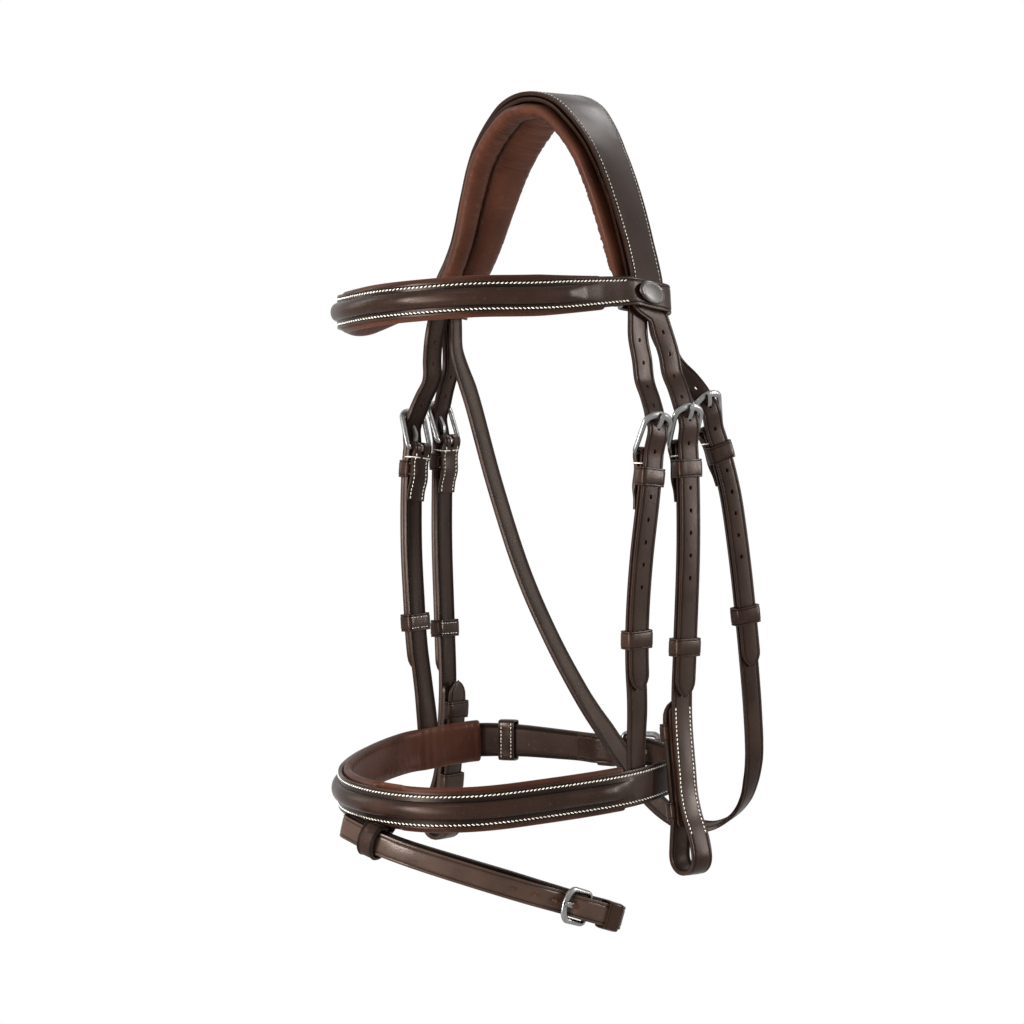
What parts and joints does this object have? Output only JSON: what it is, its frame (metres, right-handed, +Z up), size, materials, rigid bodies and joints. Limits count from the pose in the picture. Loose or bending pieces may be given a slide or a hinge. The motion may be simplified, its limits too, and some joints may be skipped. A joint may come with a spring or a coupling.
{
  "type": "flash noseband bridle",
  "caption": "Padded leather bridle with raised browband and flash noseband, throatlatch, buckled cheekpieces with bit loops, and keepers.",
  "frame": {"origin": "underside of the padded headpiece at the middle of the poll", "axes": "+Z up along the hanging bridle, -Y the way the horse faces, +X its near (left) side"},
  "size_m": [0.2622, 0.2654, 0.54],
  "materials": {
    "bridle_leather": "satin",
    "lining_leather": "matte",
    "buckle_steel": "satin",
    "button_steel": "satin"
  },
  "bodies": {
    "bridle": {"flash_loop": "bridle_leather", "headpiece": "bridle_leather", "headpiece_pad": "lining_leather", "near_cheek_fixed_keeper": "bridle_leather", "near_cheekpiece": "bridle_leather", "near_hook_stud": "buckle_steel", "near_lower_bit_keeper": "bridle_leather", "near_nose_fixed_keeper": "bridle_leather", "near_nose_hanger": "bridle_leather", "near_stud_strap": "bridle_leather", "near_throat_billet": "bridle_leather", "near_upper_bit_keeper": "bridle_leather", "noseband": "bridle_leather", "noseband_fixed_keeper": "bridle_leather", "noseband_headstrap": "bridle_leather", "noseband_pad": "lining_leather", "off_cheek_fixed_keeper": "bridle_leather", "off_cheekpiece": "bridle_leather", "off_hook_stud": "buckle_steel", "off_lower_bit_keeper": "bridle_leather", "off_nose_fixed_keeper": "bridle_leather", "off_nose_hanger": "bridle_leather", "off_stud_strap": "bridle_leather", "off_upper_bit_keeper": "bridle_leather", "throat_fixed_keeper": "bridle_leather", "throatlatch": "bridle_leather"},
    "near_cheek_buckle_frame_body": {"near_cheek_buckle_frame": "buckle_steel"},
    "near_cheek_buckle_tongue_body": {"near_cheek_buckle_tongue": "buckle_steel"},
    "off_cheek_buckle_frame_body": {"off_cheek_buckle_frame": "buckle_steel"},
    "off_cheek_buckle_tongue_body": {"off_cheek_buckle_tongue": "buckle_steel"},
    "near_nose_buckle_frame_body": {"near_nose_buckle_frame": "buckle_steel"},
    "near_nose_buckle_tongue_body": {"near_nose_buckle_tongue": "buckle_steel"},
    "off_nose_buckle_frame_body": {"off_nose_buckle_frame": "buckle_steel"},
    "off_nose_buckle_tongue_body": {"off_nose_buckle_tongue": "buckle_steel"},
    "throat_buckle_frame_body": {"throat_buckle_frame": "buckle_steel"},
    "throat_buckle_tongue_body": {"throat_buckle_tongue": "buckle_steel"},
    "noseband_buckle_frame_body": {"noseband_buckle_frame": "buckle_steel"},
    "noseband_buckle_tongue_body": {"noseband_buckle_tongue": "buckle_steel"},
    "flash_buckle_frame_body": {"flash_buckle_frame": "buckle_steel"},
    "flash_buckle_tongue_body": {"flash_buckle_tongue": "buckle_steel"},
    "near_cheek_loose_keeper_body": {"near_cheek_loose_keeper": "bridle_leather"},
    "off_cheek_loose_keeper_body": {"off_cheek_loose_keeper": "bridle_leather"},
    "near_nose_loose_keeper_body": {"near_nose_loose_keeper": "bridle_leather"},
    "off_nose_loose_keeper_body": {"off_nose_loose_keeper": "bridle_leather"},
    "throat_loose_keeper_body": {"throat_loose_keeper": "bridle_leather"},
    "noseband_loose_keeper_body": {"noseband_loose_keeper": "bridle_leather"},
    "browband": {"browband": "bridle_leather", "browband_pad": "lining_leather", "near_button": "button_steel", "off_button": "button_steel"},
    "flash": {"flash_strap": "bridle_leather", "flash_keeper": "bridle_leather"}
  },
  "joints": [
    {"name": "near_cheek_frame_hinge", "type": "hinge", "parent": "bridle", "child": "near_cheek_buckle_frame_body", "pos_m": [0.11041, 0.00835, -0.21625], "axis": [0.0995, 0.9945, 0.0324], "range_deg": [0, 1.2]},
    {"name": "near_cheek_tongue_hinge", "type": "hinge", "parent": "near_cheek_buckle_frame_body", "child": "near_cheek_buckle_tongue_body", "pos_m": [0.11041, 0.00835, -0.21625], "axis": [0.0995, 0.9945, 0.0324], "range_deg": [0, 1.2]},
    {"name": "off_cheek_frame_hinge", "type": "hinge", "parent": "bridle", "child": "off_cheek_buckle_frame_body", "pos_m": [-0.11041, 0.00835, -0.21625], "axis": [0.0995, -0.9945, -0.0324], "range_deg": [0, 1.2]},
    {"name": "off_cheek_tongue_hinge", "type": "hinge", "parent": "off_cheek_buckle_frame_body", "child": "off_cheek_buckle_tongue_body", "pos_m": [-0.11041, 0.00835, -0.21625], "axis": [0.0995, -0.9945, -0.0324], "range_deg": [0, 1.2]},
    {"name": "near_nose_frame_hinge", "type": "hinge", "parent": "bridle", "child": "near_nose_buckle_frame_body", "pos_m": [0.10781, -0.02123, -0.22117], "axis": [0.0595, 0.9918, -0.1135], "range_deg": [0, 1.2]},
    {"name": "near_nose_tongue_hinge", "type": "hinge", "parent": "near_nose_buckle_frame_body", "child": "near_nose_buckle_tongue_body", "pos_m": [0.10781, -0.02123, -0.22117], "axis": [0.0595, 0.9918, -0.1135], "range_deg": [0, 1.2]},
    {"name": "off_nose_frame_hinge", "type": "hinge", "parent": "bridle", "child": "off_nose_buckle_frame_body", "pos_m": [-0.10781, -0.02123, -0.22117], "axis": [0.0595, -0.9918, 0.1135], "range_deg": [0, 1.2]},
    {"name": "off_nose_tongue_hinge", "type": "hinge", "parent": "off_nose_buckle_frame_body", "child": "off_nose_buckle_tongue_body", "pos_m": [-0.10781, -0.02123, -0.22117], "axis": [0.0595, -0.9918, 0.1135], "range_deg": [0, 1.2]},
    {"name": "throat_frame_hinge", "type": "hinge", "parent": "bridle", "child": "throat_buckle_frame_body", "pos_m": [0.10768, 0.03769, -0.20716], "axis": [0.1829, 0.9146, 0.3607], "range_deg": [0, 1.2]},
    {"name": "throat_tongue_hinge", "type": "hinge", "parent": "throat_buckle_frame_body", "child": "throat_buckle_tongue_body", "pos_m": [0.10768, 0.03769, -0.20716], "axis": [0.1829, 0.9146, 0.3607], "range_deg": [0, 1.2]},
    {"name": "noseband_frame_hinge", "type": "hinge", "parent": "bridle", "child": "noseband_buckle_frame_body", "pos_m": [0.0166, 0.05126, -0.42461], "axis": [0.0245, 0.0047, 0.9997], "range_deg": [0, 0.2]},
    {"name": "noseband_tongue_hinge", "type": "hinge", "parent": "noseband_buckle_frame_body", "child": "noseband_buckle_tongue_body", "pos_m": [0.0166, 0.05126, -0.42461], "axis": [0.0245, 0.0047, 0.9997], "range_deg": [0, 0.2]},
    {"name": "flash_frame_hinge", "type": "hinge", "parent": "flash", "child": "flash_buckle_frame_body", "pos_m": [0.10493, -0.07216, -0.50872], "axis": [0.1121, 0.2845, 0.9521], "range_deg": [0, 1.2]},
    {"name": "flash_tongue_hinge", "type": "hinge", "parent": "flash_buckle_frame_body", "child": "flash_buckle_tongue_body", "pos_m": [0.10493, -0.07216, -0.50872], "axis": [0.1121, 0.2845, 0.9521], "range_deg": [0, 1.2]},
    {"name": "near_cheek_keeper_slide", "type": "slide", "parent": "bridle", "child": "near_cheek_loose_keeper_body", "axis": [0.0453, 0.0005, 0.999], "range_m": [-0.012, 0.012]},
    {"name": "off_cheek_keeper_slide", "type": "slide", "parent": "bridle", "child": "off_cheek_loose_keeper_body", "axis": [-0.0453, 0.0005, 0.999], "range_m": [-0.012, 0.012]},
    {"name": "near_nose_keeper_slide", "type": "slide", "parent": "bridle", "child": "near_nose_loose_keeper_body", "axis": [0.0464, -0.0365, 0.9983], "range_m": [-0.01, 0.01]},
    {"name": "off_nose_keeper_slide", "type": "slide", "parent": "bridle", "child": "off_nose_loose_keeper_body", "axis": [-0.0464, -0.0365, 0.9983], "range_m": [-0.01, 0.01]},
    {"name": "throat_keeper_slide", "type": "slide", "parent": "bridle", "child": "throat_loose_keeper_body", "axis": [-0.0052, -0.1467, 0.9892], "range_m": [-0.006, 0.008]},
    {"name": "noseband_keeper_slide", "type": "slide", "parent": "bridle", "child": "noseband_loose_keeper_body", "axis": [0.8955, 0.4451, 0.0001], "range_m": [-0.0015, 0.0015]},
    {"name": "browband_slide", "type": "slide", "parent": "bridle", "child": "browband", "axis": [0, 0, 1], "range_m": [-0.0006, 0.0005]},
    {"name": "flash_slide", "type": "slide", "parent": "bridle", "child": "flash", "axis": [0.9418, 0.1854, -0.2804], "range_m": [-0.003, 0.003]}
  ]
}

----------------

Leave out every line without the string "joints" and copy the rest.

## RESPONSE TO THIS EXERCISE
What parts and joints does this object have? Output only JSON: what it is, its frame (metres, right-handed, +Z up), size, materials, rigid bodies and joints. Limits count from the pose in the picture. Loose or bending pieces may be given a slide or a hinge. The motion may be simplified, its limits too, and some joints may be skipped. A joint may come with a spring or a coupling.
  "joints": [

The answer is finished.